Somut olayda, borçlu şirketin ticaret sicilindeki adresine, Tebligat Kanunu"nun 21/1. maddesine göre “Tevziat saatlerinde gösterilen adrese gidildi. Muhataba adreste rastlanmadı. Tebliğ imkansızlığı nedeni ile TK 21 gereği kapısına 2 nolu haber kağıdı asıldı. En yakın komşusuna ...(isim yok) haber verildi. Muhtarlık olmadığından evrak ... Emniyete sevk edildi” şerhi ile ödeme emrinin tebliğ edildiği, ancak haber bırakılan komşunun ad ve soyadının bulunmadığı anlaşılmaktadır.

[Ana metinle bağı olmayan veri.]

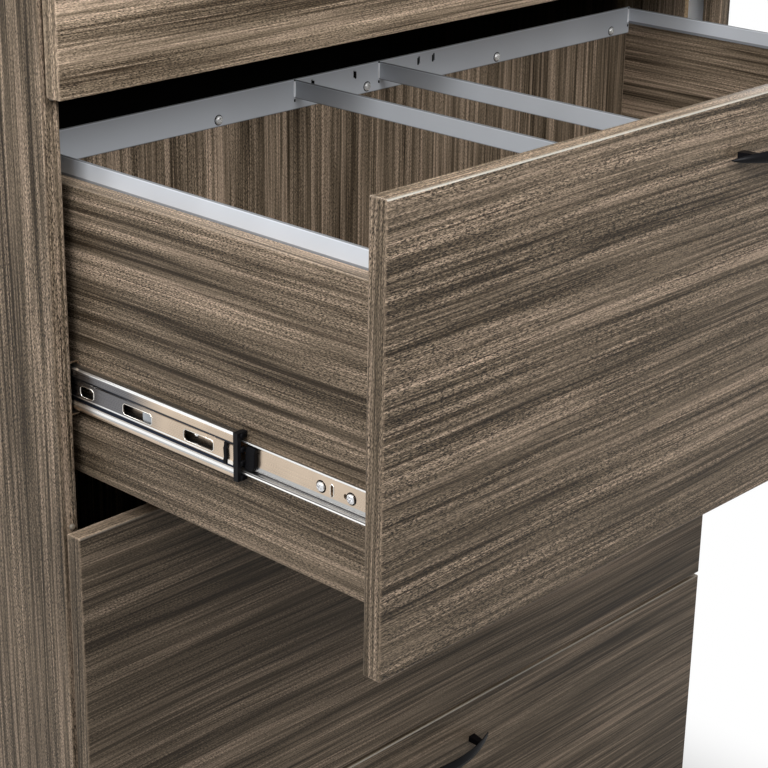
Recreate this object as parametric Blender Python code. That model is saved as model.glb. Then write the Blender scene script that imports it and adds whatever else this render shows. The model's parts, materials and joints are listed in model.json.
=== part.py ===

Yine her ne kadar tebliğ evrakının emniyete bırakılması mümkün ise de TK’nun 21/1. maddesindeki sıraya uyulmaksızın, önce 2 nolu haber kağıdının yapıştırılıp ardından tebliğ evrakının Emniyet’e bırakılması usulsüzdür.
Diğer yandan, TK’nun 21/1. maddesi uyarınca tebliğ evrakının imza mukabilinde muhtar veya ihtiyar heyeti azasından birine veyahut zabıta amir veya memurlarına teslim edileceği düzenlenmiş olup, TK"nun 23. maddesinin 9. bendi gereğince de "tebliğ evrakı kime verilmiş ise onun imzası ile tebliğ memurunun adı, soyadı ve imzası" tebliğ evrakında bulunması zorunlu unsurlardandır (Hukuk Genel Kurulu’nun 08/10/2008 tarih ve 2008/12-536 E., 2008/574 K. sayılı kararı). Şikayete konu tebliğ evrakında, evrakın teslim edildiği memurun imzasının da bulunmadığı görülmektedir. Dolayısıyla bu yönden de tebliğ işlemi usulüne uygun değildir.
O halde, ilk derece mahkemesinin şikayetin kabulüne ilişkin kararı yerinde olup, Bölge Adliye Mahkemesince alacaklının istinaf isteminin esastan reddine karar verilmesi gerekirken yazılı şekilde karar verilmesi isabetsizdir.
SONUÇ: Borçlunun temyiz itirazlarının kabulü ile Ankara Bölge Adliye Mahkemesi 19. Hukuk Dairesi’nin 26.06.2019 tarih ve 2018/1671 E. - 2019/1558 K. sayılı kararının yukarıda yazılı nedenlerle, 5311 sayılı Kanun ile değişik İİK"nun 364/2. maddesi göndermesiyle uygulanması gereken 6100 sayılı HMK"nun 373/2. maddeleri uyarınca (BOZULMASINA), peşin alınan harcın istek halinde iadesine, dosyanın kararı veren Bölge Adliye Mahkemesine gönderilmesine, 01/07/2020 gününde oy birliğiyle karar verildi.